··· Dataset content

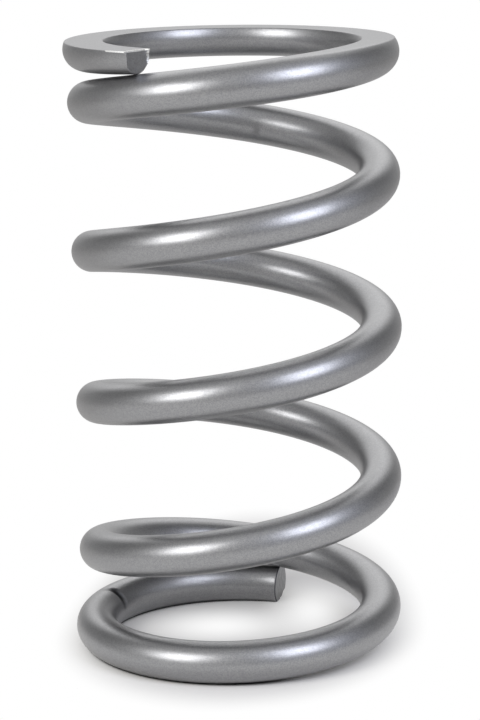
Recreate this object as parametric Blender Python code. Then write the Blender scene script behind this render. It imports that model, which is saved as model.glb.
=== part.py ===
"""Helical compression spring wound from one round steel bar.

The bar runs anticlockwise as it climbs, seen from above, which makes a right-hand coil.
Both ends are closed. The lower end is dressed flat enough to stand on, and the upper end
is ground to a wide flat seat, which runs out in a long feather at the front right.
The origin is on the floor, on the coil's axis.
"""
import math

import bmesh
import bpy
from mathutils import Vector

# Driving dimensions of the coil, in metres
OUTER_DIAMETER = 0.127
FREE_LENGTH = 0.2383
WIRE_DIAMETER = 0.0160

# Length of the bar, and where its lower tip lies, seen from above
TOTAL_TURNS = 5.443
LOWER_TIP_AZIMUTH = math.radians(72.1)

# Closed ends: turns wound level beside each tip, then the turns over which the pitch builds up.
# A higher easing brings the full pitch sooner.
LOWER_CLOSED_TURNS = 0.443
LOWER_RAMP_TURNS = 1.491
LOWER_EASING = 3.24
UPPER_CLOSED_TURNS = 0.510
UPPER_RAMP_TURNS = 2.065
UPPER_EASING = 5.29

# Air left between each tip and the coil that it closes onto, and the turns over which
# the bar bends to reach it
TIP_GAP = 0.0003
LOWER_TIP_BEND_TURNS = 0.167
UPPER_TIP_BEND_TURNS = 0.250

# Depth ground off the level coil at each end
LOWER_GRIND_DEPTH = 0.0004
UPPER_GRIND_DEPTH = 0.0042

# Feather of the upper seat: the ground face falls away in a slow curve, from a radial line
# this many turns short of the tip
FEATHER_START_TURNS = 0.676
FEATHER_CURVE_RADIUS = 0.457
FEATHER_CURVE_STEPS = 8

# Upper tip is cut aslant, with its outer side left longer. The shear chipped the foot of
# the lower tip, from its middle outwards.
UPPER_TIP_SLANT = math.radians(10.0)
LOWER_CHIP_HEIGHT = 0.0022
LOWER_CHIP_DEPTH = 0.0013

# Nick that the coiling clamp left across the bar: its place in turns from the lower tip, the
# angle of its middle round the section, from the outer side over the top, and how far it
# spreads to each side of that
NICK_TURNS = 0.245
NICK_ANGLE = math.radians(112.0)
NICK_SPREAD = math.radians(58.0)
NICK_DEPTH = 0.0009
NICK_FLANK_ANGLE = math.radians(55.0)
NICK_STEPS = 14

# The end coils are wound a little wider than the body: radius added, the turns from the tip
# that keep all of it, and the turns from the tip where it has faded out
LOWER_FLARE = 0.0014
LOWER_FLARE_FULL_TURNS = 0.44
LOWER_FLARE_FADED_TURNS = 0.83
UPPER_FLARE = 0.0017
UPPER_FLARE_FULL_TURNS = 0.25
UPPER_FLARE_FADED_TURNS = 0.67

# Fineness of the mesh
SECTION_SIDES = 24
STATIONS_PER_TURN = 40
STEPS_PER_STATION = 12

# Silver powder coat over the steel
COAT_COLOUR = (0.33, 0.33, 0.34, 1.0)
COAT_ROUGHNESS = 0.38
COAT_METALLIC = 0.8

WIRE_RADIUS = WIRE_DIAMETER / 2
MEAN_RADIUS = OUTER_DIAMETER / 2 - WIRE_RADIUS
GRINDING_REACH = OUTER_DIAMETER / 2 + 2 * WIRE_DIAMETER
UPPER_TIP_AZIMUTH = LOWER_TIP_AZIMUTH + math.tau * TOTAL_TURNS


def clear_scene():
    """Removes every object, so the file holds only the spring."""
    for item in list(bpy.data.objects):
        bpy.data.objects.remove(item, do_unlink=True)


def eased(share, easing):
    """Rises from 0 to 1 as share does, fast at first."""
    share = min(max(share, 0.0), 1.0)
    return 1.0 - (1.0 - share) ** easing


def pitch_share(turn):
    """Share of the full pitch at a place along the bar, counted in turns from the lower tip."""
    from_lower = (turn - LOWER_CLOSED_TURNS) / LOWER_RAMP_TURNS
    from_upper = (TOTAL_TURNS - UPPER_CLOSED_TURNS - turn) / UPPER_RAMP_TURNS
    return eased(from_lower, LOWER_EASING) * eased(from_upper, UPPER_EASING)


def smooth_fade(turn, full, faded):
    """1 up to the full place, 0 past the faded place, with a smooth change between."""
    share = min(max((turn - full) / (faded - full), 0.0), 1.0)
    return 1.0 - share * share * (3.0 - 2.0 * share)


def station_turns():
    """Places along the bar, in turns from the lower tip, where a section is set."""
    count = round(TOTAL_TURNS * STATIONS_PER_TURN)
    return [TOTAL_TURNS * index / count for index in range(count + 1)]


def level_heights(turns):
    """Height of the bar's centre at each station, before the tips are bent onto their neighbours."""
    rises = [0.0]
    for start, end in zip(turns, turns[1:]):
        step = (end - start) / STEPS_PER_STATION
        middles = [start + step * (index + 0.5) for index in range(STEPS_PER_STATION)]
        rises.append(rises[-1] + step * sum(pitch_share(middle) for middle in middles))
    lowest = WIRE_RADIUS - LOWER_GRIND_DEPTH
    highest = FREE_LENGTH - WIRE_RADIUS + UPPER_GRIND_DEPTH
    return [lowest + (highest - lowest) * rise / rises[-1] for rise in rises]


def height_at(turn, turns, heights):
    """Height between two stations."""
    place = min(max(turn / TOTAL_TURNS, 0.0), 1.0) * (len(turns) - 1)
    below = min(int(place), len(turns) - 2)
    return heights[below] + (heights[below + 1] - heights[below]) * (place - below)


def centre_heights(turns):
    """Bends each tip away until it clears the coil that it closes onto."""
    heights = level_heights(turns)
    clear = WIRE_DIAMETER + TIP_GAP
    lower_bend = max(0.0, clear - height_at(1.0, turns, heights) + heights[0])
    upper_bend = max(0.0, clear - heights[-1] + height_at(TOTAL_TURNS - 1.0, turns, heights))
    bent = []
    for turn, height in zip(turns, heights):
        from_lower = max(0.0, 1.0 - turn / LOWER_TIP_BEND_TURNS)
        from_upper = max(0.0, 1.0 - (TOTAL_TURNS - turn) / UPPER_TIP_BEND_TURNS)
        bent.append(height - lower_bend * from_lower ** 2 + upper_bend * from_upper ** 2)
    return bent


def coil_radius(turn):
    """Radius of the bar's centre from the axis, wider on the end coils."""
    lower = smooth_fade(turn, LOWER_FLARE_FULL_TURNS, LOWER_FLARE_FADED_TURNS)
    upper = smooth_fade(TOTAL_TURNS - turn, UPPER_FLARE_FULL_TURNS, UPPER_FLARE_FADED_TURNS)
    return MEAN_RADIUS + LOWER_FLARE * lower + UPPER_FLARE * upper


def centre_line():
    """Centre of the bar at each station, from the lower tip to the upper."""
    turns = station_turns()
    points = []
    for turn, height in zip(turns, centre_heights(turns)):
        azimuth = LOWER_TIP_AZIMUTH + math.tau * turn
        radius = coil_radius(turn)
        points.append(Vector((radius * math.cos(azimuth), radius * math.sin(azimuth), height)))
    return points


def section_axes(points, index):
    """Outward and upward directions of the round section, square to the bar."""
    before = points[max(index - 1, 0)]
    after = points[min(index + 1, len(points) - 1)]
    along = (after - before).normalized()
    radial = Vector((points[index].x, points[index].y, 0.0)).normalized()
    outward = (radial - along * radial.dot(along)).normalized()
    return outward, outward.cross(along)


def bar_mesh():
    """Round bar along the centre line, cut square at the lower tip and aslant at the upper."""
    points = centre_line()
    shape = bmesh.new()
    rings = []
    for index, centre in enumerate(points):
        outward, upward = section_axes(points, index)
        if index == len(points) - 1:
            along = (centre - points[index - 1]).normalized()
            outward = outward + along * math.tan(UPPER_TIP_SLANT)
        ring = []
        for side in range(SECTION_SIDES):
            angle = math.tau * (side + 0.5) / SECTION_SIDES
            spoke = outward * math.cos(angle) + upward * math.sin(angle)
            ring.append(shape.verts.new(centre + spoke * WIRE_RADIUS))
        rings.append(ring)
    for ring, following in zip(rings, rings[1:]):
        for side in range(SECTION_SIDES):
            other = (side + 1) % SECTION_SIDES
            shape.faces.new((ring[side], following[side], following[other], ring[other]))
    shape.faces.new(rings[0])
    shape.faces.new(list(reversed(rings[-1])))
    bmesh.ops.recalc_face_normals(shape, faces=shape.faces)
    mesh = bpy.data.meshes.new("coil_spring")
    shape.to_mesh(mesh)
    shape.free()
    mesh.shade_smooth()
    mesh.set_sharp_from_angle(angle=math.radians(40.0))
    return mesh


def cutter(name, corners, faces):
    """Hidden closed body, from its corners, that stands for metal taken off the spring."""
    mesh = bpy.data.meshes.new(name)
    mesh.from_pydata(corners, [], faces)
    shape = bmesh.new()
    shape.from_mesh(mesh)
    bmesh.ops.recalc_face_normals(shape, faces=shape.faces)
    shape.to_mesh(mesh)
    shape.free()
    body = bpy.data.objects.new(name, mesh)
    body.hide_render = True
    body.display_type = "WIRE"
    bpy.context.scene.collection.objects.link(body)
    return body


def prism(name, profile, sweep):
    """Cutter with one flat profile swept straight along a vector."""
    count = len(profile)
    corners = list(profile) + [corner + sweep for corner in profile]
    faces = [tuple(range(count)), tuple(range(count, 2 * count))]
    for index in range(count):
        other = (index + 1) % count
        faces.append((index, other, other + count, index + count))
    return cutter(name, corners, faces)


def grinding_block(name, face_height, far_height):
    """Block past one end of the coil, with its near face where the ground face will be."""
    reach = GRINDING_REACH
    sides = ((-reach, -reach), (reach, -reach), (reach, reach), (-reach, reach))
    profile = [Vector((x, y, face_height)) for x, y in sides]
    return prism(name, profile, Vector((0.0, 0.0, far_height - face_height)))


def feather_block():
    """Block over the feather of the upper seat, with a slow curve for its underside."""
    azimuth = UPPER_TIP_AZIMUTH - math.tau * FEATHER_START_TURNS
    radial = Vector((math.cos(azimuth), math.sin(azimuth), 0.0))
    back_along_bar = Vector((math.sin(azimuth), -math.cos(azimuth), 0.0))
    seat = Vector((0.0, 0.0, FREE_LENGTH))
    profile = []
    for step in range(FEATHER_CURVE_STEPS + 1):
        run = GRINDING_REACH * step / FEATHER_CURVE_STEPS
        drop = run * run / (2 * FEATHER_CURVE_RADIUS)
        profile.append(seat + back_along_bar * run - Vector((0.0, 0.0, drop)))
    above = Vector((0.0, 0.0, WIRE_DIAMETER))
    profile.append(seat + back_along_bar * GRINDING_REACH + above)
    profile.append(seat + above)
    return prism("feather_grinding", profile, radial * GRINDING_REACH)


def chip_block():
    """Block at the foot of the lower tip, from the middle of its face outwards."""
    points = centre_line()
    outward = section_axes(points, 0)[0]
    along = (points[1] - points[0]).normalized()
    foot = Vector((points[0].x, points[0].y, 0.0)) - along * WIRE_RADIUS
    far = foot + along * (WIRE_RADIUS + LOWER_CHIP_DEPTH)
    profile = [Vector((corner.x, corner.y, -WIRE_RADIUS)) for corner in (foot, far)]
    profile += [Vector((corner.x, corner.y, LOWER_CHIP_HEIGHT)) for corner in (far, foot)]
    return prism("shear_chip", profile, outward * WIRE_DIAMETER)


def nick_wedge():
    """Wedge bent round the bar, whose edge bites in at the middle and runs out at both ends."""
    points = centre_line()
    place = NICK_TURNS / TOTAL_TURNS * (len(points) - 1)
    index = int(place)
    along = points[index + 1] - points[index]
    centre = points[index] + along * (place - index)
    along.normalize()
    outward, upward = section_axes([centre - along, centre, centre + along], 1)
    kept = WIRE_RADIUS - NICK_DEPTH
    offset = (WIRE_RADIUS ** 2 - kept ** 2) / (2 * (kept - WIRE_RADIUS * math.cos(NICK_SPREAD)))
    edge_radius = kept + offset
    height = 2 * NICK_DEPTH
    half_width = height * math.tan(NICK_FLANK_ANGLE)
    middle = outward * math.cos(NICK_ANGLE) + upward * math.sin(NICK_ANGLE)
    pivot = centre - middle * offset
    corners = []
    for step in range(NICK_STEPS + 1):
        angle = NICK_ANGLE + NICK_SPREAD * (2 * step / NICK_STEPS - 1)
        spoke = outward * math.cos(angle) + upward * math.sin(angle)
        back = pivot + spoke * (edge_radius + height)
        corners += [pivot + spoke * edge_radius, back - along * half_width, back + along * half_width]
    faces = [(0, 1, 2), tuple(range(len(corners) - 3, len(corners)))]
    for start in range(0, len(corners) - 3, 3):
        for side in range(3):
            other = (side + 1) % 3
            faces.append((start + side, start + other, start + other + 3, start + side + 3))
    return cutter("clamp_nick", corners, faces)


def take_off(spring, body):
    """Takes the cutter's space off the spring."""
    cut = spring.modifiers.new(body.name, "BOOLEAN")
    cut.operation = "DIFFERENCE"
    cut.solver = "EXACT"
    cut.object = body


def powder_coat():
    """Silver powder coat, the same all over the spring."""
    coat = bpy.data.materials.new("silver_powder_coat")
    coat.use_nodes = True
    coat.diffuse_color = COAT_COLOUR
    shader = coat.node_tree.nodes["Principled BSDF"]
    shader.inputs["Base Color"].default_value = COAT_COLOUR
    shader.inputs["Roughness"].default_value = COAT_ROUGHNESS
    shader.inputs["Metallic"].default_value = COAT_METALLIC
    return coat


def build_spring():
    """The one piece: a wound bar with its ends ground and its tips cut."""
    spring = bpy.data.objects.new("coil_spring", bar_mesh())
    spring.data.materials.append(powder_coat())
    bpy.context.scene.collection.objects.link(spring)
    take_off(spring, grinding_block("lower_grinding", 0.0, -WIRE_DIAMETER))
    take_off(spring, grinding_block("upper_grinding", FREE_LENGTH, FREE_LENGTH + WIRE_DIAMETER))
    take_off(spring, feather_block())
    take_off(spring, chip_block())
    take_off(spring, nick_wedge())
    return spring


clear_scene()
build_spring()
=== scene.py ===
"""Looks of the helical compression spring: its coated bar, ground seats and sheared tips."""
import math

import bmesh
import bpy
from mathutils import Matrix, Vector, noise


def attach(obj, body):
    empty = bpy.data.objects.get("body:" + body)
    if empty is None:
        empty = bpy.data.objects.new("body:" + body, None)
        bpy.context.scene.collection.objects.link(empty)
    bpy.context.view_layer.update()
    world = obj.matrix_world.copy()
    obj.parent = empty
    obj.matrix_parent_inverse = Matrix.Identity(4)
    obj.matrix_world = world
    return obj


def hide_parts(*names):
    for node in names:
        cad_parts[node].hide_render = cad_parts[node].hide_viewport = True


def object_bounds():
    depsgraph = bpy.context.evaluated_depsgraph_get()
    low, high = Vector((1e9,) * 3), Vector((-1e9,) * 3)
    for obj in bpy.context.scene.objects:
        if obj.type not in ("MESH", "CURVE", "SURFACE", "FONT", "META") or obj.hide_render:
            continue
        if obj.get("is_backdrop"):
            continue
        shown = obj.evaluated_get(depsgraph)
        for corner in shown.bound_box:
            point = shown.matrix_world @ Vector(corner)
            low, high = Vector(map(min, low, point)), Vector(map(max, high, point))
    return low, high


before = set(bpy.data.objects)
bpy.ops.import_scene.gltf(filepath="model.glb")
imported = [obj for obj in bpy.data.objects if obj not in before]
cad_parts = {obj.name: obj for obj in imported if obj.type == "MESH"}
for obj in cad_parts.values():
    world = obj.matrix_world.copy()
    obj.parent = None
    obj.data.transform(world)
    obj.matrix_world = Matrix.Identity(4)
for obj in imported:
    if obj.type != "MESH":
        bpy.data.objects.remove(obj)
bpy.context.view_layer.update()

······

Problem statement
Write out exactly, please, the lines beginning at the start of the material and ending with the line that holds "round steel bar.", both included.

Worked solution
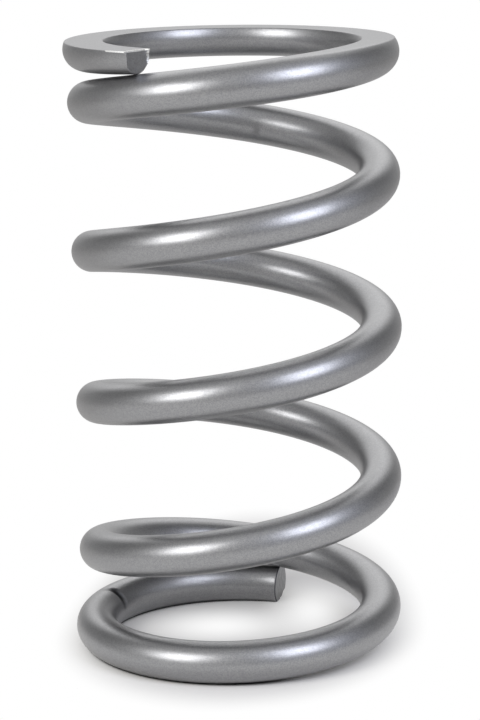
Recreate this object as parametric Blender Python code. Then write the Blender scene script behind this render. It imports that model, which is saved as model.glb.
=== part.py ===
"""Helical compression spring wound from one round steel bar.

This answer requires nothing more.